L’addition du réflexe associatif et de la facilité à s’esquiver à bon escient débouche sur une forme d’ambiguïté qui se définit en termes de « problématique adhésion-évitement ». Solidaire, conciliant, coopératif, mais jusqu’à un certain point seulement, le natif de la Balance s’avère toujours prompt à faire le pas en arrière ou de côté de sa deuxième facette pour le pas en avant de sa première, afin de corriger discrètement le tir quand les risques de mésalliance, de discordance ou d’aliénation paraissent trop grands.

Aliénation, le grand mot est lâché. Le goût des contacts est indissociable de l’appréhension de toute forme d’engrenage qui en gênerait le renouvellement et la diversification. « La célébrité l’embêtait, a révélé la compagne de Georges Brassens, Püppchen, qui, pour sa part, a toujours su garder la bonne distance vis-à-vis du poète, elle lui volait sa liberté. (…) Il aimait beaucoup les femmes, mais il s’en méfiait un peu, il ne supportait pas que l’une d’elles lui mette le grappin dessus… » « Quand on est trop lié à quelqu’un, on finit par perdre une partie de soi… », pense la rockeuse P. J. Harvey. Selon Norman Sherry, son biographe, Graham Greene était trop curieux des choses de la vie pour se contenter d’une seule femme. Tout en aimant la sienne, il restait attiré par les « amours profanes » qu’il ne se privait pas de vivre en parallèle [11]. La vitesse d’inhibition permet non seulement de repérer à temps ce qui menace la liberté, en particulier les liens trop envahissants ou exclusifs, mais encore d’y échapper avec souplesse et habileté. « Je déteste ceux qui ne laissent pas vivre les autres, a admis Georges Brassens, ceux qui voudraient me dire : “C’est ça que tu dois faire.” Bien sûr, on vit sur quelques principes, mais il faut se tenir prêt à les remettre en cause, sinon on entre dans la nuit de l’entêtement. »

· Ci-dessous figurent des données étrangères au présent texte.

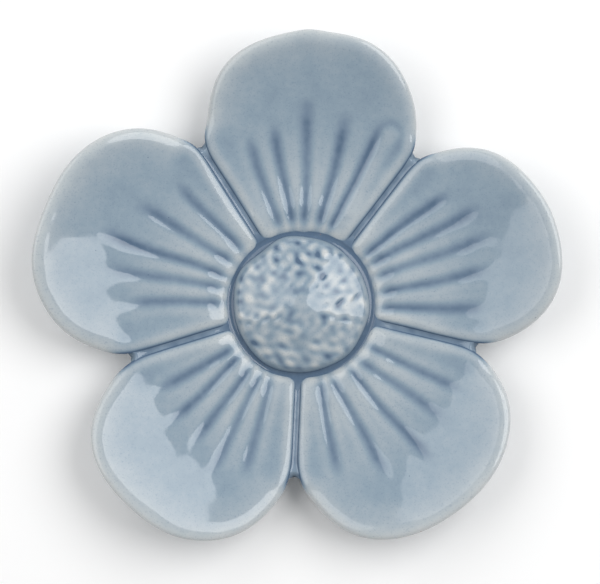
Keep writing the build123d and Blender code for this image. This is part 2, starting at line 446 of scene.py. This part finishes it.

C’est parce que le natif tient à ce que sa porte ne soit jamais tout à fait fermée, qu’il ne peut pas l’ouvrir à cent pour cent non plus. Donnant au vis-à-vis l’engageante impression d’être en phase, il s’esquive dès qu’on cherche à le mettre en cage. Ses éclipses ne donnent d’ailleurs pas à un interlocuteur plus lent le temps d’en comprendre le motif, puisque sa réticence à couper radicalement les ponts le rend aussi discret dans sa façon de s’éclipser que sur les raisons pour lesquelles il a provisoirement disparu.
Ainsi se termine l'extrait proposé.